---------- Supplied material ----------

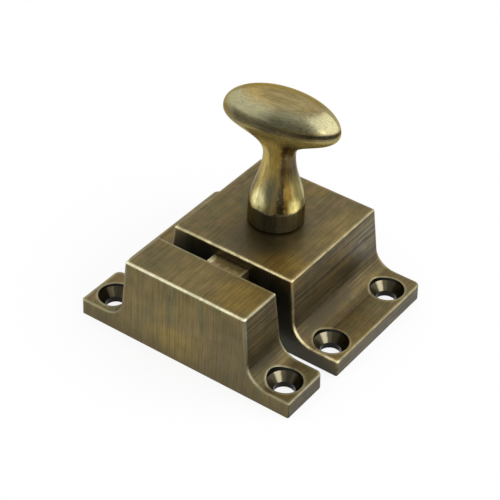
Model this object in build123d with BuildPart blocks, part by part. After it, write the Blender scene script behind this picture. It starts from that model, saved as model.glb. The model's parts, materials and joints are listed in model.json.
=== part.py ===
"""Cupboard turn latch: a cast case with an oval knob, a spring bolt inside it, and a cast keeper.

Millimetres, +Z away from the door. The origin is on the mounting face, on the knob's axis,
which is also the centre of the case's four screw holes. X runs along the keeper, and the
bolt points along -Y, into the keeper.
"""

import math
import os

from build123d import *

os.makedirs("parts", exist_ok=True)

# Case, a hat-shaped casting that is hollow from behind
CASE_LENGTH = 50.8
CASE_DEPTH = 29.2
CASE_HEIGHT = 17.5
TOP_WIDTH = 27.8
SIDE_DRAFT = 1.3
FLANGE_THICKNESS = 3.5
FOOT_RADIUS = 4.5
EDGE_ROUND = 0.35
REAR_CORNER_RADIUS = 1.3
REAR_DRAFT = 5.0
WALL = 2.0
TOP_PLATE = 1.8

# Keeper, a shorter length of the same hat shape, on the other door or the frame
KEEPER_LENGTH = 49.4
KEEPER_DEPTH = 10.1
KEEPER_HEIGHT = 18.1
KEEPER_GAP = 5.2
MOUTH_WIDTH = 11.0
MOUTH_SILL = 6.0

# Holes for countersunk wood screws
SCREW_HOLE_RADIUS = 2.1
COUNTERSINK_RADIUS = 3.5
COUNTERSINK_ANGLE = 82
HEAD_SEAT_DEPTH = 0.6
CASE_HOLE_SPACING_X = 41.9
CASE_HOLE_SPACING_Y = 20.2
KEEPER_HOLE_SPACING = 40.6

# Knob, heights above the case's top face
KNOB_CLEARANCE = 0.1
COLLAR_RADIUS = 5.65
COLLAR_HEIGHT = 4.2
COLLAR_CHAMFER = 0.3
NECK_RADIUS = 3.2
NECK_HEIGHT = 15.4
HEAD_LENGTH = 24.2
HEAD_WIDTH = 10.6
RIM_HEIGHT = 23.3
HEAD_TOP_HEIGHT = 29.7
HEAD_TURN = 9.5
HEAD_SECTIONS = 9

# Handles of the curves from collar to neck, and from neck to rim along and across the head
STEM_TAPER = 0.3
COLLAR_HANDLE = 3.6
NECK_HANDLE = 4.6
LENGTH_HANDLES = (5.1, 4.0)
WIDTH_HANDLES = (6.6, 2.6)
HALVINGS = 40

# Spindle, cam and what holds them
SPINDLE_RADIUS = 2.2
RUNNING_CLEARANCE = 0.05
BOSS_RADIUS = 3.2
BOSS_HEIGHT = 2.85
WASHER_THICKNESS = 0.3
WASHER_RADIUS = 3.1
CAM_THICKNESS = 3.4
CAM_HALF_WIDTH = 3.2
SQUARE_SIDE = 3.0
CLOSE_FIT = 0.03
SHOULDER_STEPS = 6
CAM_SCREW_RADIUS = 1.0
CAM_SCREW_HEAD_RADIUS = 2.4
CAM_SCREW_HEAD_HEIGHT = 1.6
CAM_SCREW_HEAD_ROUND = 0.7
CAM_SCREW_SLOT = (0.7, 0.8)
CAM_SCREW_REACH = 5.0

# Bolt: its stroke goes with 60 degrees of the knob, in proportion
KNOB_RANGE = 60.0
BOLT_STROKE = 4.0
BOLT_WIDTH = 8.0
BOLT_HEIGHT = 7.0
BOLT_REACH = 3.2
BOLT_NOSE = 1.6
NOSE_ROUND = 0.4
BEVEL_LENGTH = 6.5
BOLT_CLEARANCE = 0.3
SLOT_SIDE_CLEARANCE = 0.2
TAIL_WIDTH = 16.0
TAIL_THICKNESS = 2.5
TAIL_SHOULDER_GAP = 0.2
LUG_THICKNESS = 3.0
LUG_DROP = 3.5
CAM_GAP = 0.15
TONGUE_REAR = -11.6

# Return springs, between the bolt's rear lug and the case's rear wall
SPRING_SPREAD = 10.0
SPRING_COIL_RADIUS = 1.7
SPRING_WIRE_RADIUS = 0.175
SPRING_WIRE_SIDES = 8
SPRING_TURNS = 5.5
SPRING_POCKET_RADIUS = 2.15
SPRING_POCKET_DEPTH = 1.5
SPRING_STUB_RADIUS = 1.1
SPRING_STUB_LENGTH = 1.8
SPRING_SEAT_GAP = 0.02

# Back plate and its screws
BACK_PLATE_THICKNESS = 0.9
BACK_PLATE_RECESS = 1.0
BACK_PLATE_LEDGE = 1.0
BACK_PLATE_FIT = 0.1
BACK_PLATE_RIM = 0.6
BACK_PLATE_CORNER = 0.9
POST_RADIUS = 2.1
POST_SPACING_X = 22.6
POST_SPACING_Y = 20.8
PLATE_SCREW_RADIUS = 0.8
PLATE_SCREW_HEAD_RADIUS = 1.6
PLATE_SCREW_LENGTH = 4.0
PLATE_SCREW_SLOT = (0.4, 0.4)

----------

▶ Stated problem
Identify every line where the string "behind" appears.

▶ Result below
Model this object in build123d with BuildPart blocks, part by part. After it, write the Blender scene script behind this picture. It starts from that model, saved as model.glb. The model's parts, materials and joints are listed in model.json.
# Case, a hat-shaped casting that is hollow from behind